Green Bay Press-Gazette

August 2, 2006 

Charges dropped in Cadigan slayings

Innocence Project helps clear LaBatte in '91 deaths

By Andy Nelesen
Gannett Wisconsin Newspapers

APPLETON — Kewaunee County prosecutors on Tuesday dismissed murder charges against Beth LaBatte, 39, the woman who was once convicted — and imprisoned for 10 years — for the 1991 deaths of sisters Ceil and Ann Cadigan.

LaBatte's case was championed by the University of Wisconsin Law School's Innocence Project. Kewaunee County District Attorney Andrew Naze announced the state's decision to drop the charges as the case was gearing up to go to trial a second time.

The Innocence Project won motions to have evidence from the case re-analyzed using current DNA technology and planned to use those findings at trial.

"The defense case got better and better as the months went by after the new trial was granted," said First Assistant State Public Defender Henry Schultz. LaBatte has been free after relatives posted $112,000 worth of property as bail.

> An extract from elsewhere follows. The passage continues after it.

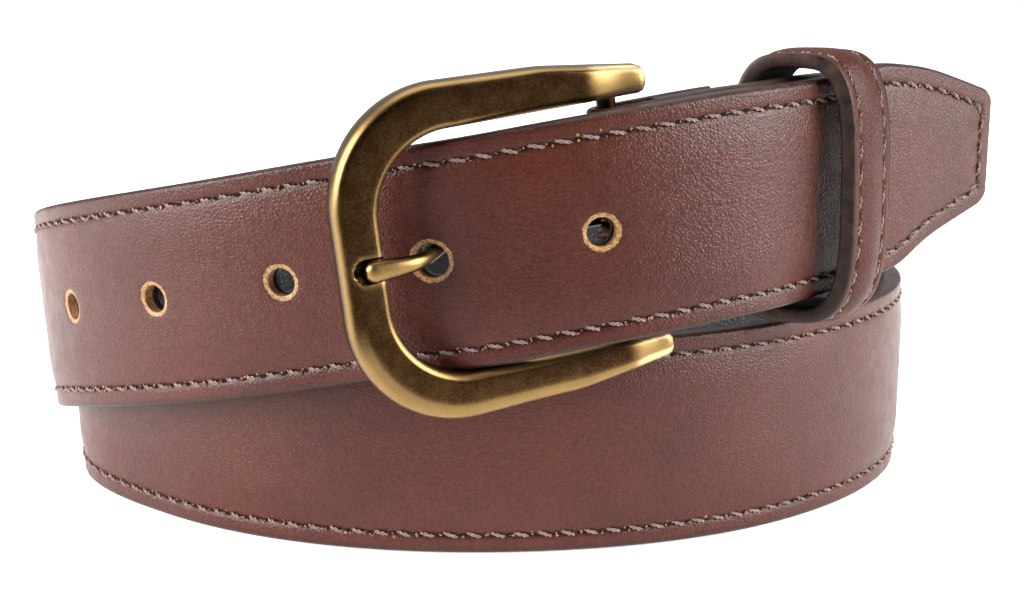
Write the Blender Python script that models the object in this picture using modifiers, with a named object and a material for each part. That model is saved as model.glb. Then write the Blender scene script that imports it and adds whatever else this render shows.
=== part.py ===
"""A buckled leather dress belt, standing on its edge in a double-wound roll.

The strap starts at the buckle bar, winds round a little more than two turns and comes back through the
buckle frame and the keeper. Angles run round the roll from the front (-Y) towards the right (+X).
Every leather layer is made flat, with its holes, and is then bent along that route.
Units are metres and +Z is up. The lower lap stands on z = 0, and the origin is below the middle of the
whole belt, a little off the roll's own axis because the buckle and the tip stand out of the roll.
"""
import math

import bmesh
import bpy
import numpy as np
from mathutils import Matrix, Vector

# ---- strap ----
STRAP_WIDTH = 0.035
COVER_THICKNESS = 0.0014
FILLER_THICKNESS = 0.0008
LINING_THICKNESS = 0.0010
GLUE_GAP = 0.00020
STRAP_THICKNESS = COVER_THICKNESS + FILLER_THICKNESS + LINING_THICKNESS + 2 * GLUE_GAP
COVER_MIDDLE = (STRAP_THICKNESS - COVER_THICKNESS) / 2
LINING_MIDDLE = -(STRAP_THICKNESS - LINING_THICKNESS) / 2
FILLER_MIDDLE = LINING_MIDDLE + (LINING_THICKNESS + FILLER_THICKNESS) / 2 + GLUE_GAP
TIP_TAPER = 0.027
TIP_HALF_WIDTH = 0.0095
TIP_CORNER = 0.0015

# ---- holes, spaced one inch apart ----
HOLE_COUNT = 5
HOLE_PITCH = 0.0254
HOLE_RADIUS = 0.0023
PRONG_HOLE_RADIUS = 0.00275
PRONG_HOLE = 3
PRONG_HOLE_ANGLE = 716.6

# ---- route of the strap: angle, radius of its middle, height of its lower edge, lean outward ----
ROLL_AXIS = Vector((-0.0039, 0.0089, 0.0))
DOUBLED_OFFSET = 0.0049
FRONT_RUN = ((0, 0.0881, 0.0338, 5.0), (15, 0.0898, 0.0379, 2.0),
             (30, 0.0884, 0.0404, 0.5), (45, 0.0842, 0.0411, 1.5))
ROUTE = [(angle, radius - DOUBLED_OFFSET, height, lean) for angle, radius, height, lean in FRONT_RUN]
ROUTE += [(60, 0.0782, 0.0402, 2.0), (90, 0.0752, 0.0374, 1.0), (135, 0.0712, 0.0270, 1.0),
          (180, 0.0700, 0.0160, 1.0), (225, 0.0703, 0.0065, 2.0), (270, 0.0737, 0.0008, 2.0),
          (290, 0.0756, 0.0, 2.0), (315, 0.0737, 0.0, 3.5), (360, 0.0737, 0.0, 4.5),
          (405, 0.0757, 0.0, 2.0), (450, 0.0792, 0.0, 1.0), (495, 0.0779, 0.0, 2.0),
          (540, 0.0766, 0.0005, 2.0), (585, 0.0768, 0.0020, 3.0), (630, 0.0791, 0.0087, 4.8),
          (660, 0.0821, 0.0170, 5.0), (690, 0.0832, 0.0252, 6.2), (705, 0.0838, 0.0296, 6.8),
          (714, 0.0860, 0.0321, 7.0)]
ROUTE += [(angle + 720, *place) for angle, *place in FRONT_RUN]
ROUTE += [(780, 0.0889, 0.0443, 2.0), (795, 0.0997, 0.0447, 2.0)]
BAR_ANGLE = 16.0
TIP_ANGLE = 789.4
STATION_STEP = 6.0
STATION_SPACING = 0.0008
ROUTE_SAMPLES = 3000
TANGENT_STEP = 1e-4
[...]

Outagamie County Circuit Court Judge Dennis Luebke, who heard the original trial, in November granted LaBatte a new trial. The move hinged on the new DNA results that showed that blood on items connected to the Cadigan murders did not belong to LaBatte.

Naze said key witnesses in the case have died and considering the "significant passage of time and the high cost to taxpayers, a successful outcome at a new trial is unlikely.

"We have pursued all available leads in attempting to develop significant new evidence," Naze said. "However, after conferring with the investigators and my staff, I am satisfied that the state would not be able to meet the heavy burden of proving the case beyond a reasonable doubt."

Schultz gave credit to the two lawyers and six students from the Innocence Project. "I've been doing this over 25 years and there's only two or three times I've had a first-degree murder case dismissed," Schultz said.

LaBatte was arrested for the Cadigan murders in 1996 and eventually convicted of two counts of first-degree intentional homicide and two counts of armed robbery for the beating deaths of the sisters, ages 85 and 90, inside their Kewaunee County farmhouse. LaBatte was sentenced to life in prison for each count.

Efforts to reach LaBatte on Tuesday were unsuccessful.